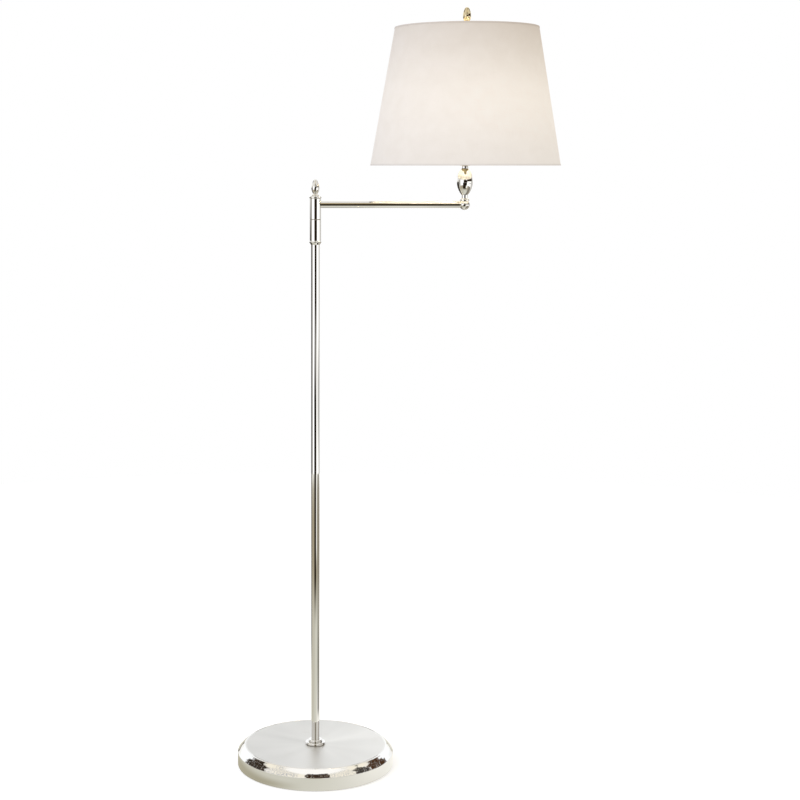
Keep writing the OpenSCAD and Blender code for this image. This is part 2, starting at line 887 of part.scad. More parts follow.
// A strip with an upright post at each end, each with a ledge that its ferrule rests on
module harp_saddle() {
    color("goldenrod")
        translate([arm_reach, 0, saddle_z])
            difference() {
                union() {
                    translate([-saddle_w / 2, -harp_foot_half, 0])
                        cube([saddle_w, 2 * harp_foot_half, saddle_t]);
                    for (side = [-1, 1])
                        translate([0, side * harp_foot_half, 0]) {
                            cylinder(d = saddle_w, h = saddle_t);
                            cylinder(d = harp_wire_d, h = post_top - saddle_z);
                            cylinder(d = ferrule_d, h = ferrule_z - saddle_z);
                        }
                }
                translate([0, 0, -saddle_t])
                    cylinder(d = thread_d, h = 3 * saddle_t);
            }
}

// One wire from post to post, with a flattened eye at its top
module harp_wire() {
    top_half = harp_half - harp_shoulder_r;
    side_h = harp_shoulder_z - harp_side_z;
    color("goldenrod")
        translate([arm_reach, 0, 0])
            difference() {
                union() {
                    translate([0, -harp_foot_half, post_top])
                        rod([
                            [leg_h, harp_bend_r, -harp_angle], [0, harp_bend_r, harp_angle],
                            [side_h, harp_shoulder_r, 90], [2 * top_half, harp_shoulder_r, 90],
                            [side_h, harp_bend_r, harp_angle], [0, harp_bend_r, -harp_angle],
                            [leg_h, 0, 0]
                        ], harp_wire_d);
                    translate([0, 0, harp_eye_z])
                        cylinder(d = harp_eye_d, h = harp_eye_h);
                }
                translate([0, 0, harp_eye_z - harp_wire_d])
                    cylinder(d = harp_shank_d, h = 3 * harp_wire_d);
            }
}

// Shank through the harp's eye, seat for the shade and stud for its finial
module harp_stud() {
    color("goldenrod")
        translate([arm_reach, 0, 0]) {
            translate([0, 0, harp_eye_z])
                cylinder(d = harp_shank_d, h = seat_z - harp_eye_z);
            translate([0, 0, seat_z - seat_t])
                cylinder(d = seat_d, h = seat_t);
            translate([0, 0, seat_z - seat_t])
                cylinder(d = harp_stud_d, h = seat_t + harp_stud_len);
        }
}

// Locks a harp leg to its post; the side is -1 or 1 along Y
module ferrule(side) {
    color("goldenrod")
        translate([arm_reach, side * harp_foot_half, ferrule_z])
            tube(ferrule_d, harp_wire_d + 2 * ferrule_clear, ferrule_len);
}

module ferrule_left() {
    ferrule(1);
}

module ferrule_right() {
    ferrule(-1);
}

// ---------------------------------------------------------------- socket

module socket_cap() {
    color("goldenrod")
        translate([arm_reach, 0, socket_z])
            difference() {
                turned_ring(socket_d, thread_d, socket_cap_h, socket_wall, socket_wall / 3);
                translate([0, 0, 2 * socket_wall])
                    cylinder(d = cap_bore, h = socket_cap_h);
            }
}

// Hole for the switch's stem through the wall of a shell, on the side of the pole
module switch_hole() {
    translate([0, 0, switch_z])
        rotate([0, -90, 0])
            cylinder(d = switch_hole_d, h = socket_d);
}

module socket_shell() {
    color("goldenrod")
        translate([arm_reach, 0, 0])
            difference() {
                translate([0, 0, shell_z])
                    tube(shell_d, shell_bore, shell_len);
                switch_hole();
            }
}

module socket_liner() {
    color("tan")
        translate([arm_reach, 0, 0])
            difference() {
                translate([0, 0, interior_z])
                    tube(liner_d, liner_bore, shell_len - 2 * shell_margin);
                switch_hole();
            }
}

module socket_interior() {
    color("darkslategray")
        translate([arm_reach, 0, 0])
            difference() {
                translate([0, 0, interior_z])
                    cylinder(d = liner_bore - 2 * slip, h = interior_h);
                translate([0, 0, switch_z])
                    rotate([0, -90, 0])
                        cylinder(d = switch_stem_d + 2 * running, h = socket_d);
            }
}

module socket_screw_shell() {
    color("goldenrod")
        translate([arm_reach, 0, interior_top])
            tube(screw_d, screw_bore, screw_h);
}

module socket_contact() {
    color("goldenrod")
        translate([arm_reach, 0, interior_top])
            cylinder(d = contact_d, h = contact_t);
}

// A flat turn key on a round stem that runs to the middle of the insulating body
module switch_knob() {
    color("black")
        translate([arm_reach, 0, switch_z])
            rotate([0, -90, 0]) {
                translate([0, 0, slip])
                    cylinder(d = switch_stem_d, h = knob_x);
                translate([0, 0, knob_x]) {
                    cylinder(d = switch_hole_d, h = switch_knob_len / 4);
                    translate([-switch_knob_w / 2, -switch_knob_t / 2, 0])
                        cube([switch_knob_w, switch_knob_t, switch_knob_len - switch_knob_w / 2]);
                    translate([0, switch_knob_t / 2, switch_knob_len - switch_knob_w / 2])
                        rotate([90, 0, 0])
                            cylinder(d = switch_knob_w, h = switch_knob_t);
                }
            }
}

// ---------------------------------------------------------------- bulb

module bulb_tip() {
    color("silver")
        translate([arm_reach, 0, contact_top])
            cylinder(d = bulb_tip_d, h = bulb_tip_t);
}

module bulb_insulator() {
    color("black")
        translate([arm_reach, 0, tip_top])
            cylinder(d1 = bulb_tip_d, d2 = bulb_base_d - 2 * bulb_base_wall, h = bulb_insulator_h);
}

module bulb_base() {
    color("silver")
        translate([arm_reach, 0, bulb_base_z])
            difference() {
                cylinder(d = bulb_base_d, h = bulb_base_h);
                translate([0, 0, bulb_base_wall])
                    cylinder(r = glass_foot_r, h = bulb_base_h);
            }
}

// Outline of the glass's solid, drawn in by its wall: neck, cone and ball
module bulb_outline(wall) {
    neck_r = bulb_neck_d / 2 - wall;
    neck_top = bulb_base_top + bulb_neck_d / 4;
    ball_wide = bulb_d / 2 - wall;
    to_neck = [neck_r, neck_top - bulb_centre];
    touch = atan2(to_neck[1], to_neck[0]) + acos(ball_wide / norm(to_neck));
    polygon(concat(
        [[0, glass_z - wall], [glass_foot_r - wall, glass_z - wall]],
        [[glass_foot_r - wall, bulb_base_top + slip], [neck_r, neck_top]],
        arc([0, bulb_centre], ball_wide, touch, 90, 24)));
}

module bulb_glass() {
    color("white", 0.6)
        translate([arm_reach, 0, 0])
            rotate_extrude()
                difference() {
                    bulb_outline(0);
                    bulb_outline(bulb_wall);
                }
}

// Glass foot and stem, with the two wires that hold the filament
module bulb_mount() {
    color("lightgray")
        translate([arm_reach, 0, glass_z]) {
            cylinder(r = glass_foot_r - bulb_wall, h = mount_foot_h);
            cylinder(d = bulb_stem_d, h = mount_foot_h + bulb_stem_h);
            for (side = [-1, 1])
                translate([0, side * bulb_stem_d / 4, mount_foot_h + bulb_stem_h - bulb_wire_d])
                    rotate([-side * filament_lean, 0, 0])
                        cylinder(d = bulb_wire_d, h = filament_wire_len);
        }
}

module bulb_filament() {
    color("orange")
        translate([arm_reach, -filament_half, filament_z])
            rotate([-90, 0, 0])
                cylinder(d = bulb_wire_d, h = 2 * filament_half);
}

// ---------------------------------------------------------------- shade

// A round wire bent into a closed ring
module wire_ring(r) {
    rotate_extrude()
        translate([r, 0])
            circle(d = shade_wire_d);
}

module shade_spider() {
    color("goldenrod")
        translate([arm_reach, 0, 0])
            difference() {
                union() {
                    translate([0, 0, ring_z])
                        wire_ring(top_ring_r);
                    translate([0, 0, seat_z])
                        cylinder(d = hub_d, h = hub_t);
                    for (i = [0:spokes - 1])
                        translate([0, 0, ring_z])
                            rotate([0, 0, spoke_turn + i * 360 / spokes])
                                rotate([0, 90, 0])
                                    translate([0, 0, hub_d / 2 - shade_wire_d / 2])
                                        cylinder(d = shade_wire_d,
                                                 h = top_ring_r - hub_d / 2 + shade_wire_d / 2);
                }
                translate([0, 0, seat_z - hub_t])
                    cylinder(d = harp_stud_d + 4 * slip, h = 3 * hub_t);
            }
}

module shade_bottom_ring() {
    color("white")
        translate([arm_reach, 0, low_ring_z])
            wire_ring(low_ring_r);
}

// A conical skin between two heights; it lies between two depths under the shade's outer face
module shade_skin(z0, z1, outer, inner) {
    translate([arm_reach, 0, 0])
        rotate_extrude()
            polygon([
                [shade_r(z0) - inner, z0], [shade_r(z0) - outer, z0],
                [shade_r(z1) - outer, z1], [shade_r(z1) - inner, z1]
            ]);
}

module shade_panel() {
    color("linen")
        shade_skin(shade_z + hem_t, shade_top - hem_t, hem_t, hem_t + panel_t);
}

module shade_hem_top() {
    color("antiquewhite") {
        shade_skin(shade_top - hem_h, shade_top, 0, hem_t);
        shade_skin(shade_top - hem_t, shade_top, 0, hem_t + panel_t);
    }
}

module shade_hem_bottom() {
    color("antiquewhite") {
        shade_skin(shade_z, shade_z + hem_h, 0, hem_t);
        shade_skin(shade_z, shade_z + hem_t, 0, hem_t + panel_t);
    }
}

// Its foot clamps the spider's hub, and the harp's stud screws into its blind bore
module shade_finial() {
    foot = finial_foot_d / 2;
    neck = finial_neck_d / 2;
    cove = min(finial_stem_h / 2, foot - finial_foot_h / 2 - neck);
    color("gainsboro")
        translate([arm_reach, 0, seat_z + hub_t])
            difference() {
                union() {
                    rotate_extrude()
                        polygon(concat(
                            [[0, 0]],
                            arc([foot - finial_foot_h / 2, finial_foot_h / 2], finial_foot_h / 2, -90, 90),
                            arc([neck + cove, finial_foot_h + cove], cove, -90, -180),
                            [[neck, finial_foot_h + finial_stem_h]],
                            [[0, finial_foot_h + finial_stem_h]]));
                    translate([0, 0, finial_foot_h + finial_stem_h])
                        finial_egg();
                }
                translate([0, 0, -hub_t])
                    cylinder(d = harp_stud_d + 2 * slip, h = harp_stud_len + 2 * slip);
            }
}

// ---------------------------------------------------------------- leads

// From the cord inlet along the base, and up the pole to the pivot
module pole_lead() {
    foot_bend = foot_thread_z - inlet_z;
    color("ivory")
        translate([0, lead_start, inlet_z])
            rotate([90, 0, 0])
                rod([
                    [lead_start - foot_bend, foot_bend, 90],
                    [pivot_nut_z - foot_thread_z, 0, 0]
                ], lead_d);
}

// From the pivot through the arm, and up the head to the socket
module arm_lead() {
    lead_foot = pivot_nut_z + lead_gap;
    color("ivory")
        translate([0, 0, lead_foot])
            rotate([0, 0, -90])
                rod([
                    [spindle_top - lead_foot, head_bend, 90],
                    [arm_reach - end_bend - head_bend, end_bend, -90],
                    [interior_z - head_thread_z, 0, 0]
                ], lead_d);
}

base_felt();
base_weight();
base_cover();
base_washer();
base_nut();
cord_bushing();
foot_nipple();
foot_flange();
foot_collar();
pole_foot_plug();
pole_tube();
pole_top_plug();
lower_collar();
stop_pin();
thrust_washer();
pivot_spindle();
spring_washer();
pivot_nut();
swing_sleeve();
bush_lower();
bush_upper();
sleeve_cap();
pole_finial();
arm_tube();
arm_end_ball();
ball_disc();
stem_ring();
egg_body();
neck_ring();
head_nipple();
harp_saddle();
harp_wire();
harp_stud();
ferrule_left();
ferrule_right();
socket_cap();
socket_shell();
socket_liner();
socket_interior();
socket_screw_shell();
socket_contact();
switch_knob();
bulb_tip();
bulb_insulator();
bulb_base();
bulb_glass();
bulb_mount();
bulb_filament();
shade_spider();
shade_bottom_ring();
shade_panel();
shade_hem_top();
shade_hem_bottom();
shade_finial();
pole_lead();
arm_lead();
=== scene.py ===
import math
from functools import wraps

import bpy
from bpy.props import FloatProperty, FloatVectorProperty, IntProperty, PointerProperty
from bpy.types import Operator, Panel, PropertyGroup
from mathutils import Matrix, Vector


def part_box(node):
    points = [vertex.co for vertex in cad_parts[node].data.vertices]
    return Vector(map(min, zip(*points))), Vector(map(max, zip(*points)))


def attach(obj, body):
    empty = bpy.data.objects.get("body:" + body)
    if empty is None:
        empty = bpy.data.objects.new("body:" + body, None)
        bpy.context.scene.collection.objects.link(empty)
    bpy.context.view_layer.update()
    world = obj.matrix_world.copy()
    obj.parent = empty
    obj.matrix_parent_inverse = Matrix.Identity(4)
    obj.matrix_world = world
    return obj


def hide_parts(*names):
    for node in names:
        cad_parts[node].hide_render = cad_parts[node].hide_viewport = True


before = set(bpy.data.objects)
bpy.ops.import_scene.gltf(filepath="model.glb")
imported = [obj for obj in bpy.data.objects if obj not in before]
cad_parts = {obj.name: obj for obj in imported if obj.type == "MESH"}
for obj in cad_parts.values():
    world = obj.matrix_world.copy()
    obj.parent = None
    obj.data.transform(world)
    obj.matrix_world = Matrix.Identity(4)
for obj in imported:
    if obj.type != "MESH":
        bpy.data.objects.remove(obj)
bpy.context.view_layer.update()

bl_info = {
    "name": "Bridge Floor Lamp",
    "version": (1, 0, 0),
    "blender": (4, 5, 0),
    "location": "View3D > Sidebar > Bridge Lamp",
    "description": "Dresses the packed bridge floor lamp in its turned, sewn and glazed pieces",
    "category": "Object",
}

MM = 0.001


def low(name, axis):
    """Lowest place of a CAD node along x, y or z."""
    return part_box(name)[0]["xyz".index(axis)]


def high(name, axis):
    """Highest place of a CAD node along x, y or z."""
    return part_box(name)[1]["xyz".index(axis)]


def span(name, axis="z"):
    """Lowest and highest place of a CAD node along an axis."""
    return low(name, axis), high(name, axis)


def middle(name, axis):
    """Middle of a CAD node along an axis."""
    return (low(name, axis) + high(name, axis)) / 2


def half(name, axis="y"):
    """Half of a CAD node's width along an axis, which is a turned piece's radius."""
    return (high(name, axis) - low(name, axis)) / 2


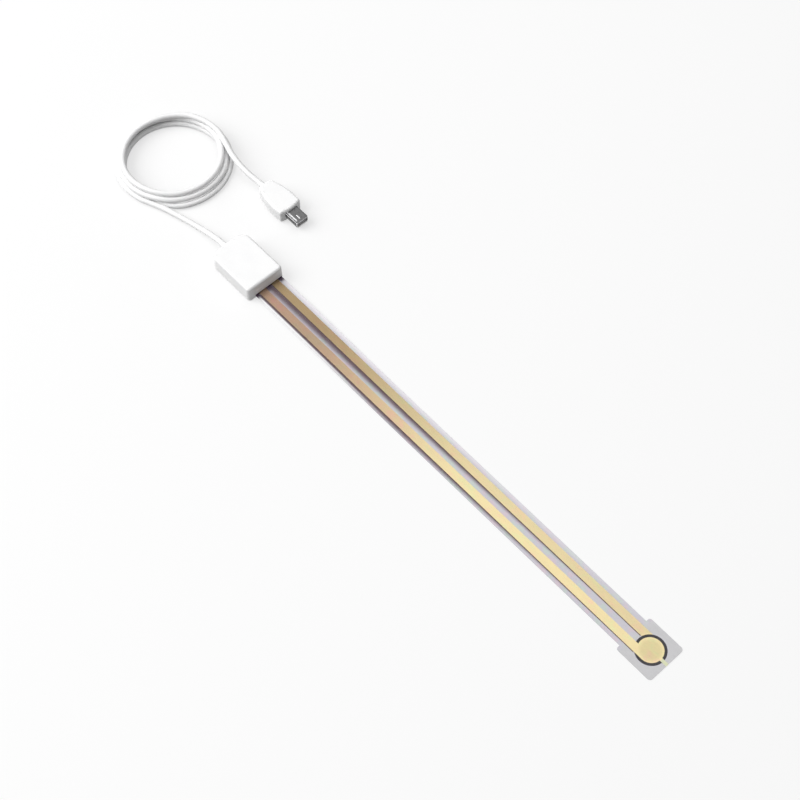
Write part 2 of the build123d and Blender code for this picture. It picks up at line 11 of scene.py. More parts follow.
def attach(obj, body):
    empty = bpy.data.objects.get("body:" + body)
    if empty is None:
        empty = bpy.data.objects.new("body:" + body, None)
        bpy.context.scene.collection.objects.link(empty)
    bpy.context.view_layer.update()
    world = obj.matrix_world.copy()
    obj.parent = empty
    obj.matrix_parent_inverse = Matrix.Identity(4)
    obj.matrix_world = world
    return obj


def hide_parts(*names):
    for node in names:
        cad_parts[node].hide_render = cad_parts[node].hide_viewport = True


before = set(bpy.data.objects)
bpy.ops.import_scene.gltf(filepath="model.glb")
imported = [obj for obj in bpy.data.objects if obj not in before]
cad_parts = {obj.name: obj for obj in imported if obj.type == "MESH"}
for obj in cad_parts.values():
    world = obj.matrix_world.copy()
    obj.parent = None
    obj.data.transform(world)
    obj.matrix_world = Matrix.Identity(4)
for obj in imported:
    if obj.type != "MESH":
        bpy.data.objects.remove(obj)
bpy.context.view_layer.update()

###

**Exercise requirements**
Repeat exactly the lines from the one that contains "pivot_nut();" through the one that contains "zip(*points))), Vector(map(max, zip(*points)))", and only those.

**Correct output**
pivot_nut();
swing_sleeve();
bush_lower();
bush_upper();
sleeve_cap();
pole_finial();
arm_tube();
arm_end_ball();
ball_disc();
stem_ring();
egg_body();
neck_ring();
head_nipple();
harp_saddle();
harp_wire();
harp_stud();
ferrule_left();
ferrule_right();
socket_cap();
socket_shell();
socket_liner();
socket_interior();
socket_screw_shell();
socket_contact();
switch_knob();
bulb_tip();
bulb_insulator();
bulb_base();
bulb_glass();
bulb_mount();
bulb_filament();
shade_spider();
shade_bottom_ring();
shade_panel();
shade_hem_top();
shade_hem_bottom();
shade_finial();
pole_lead();
arm_lead();
=== scene.py ===
import math
from functools import wraps

import bpy
from bpy.props import FloatProperty, FloatVectorProperty, IntProperty, PointerProperty
from bpy.types import Operator, Panel, PropertyGroup
from mathutils import Matrix, Vector


def part_box(node):
    points = [vertex.co for vertex in cad_parts[node].data.vertices]
    return Vector(map(min, zip(*points))), Vector(map(max, zip(*points)))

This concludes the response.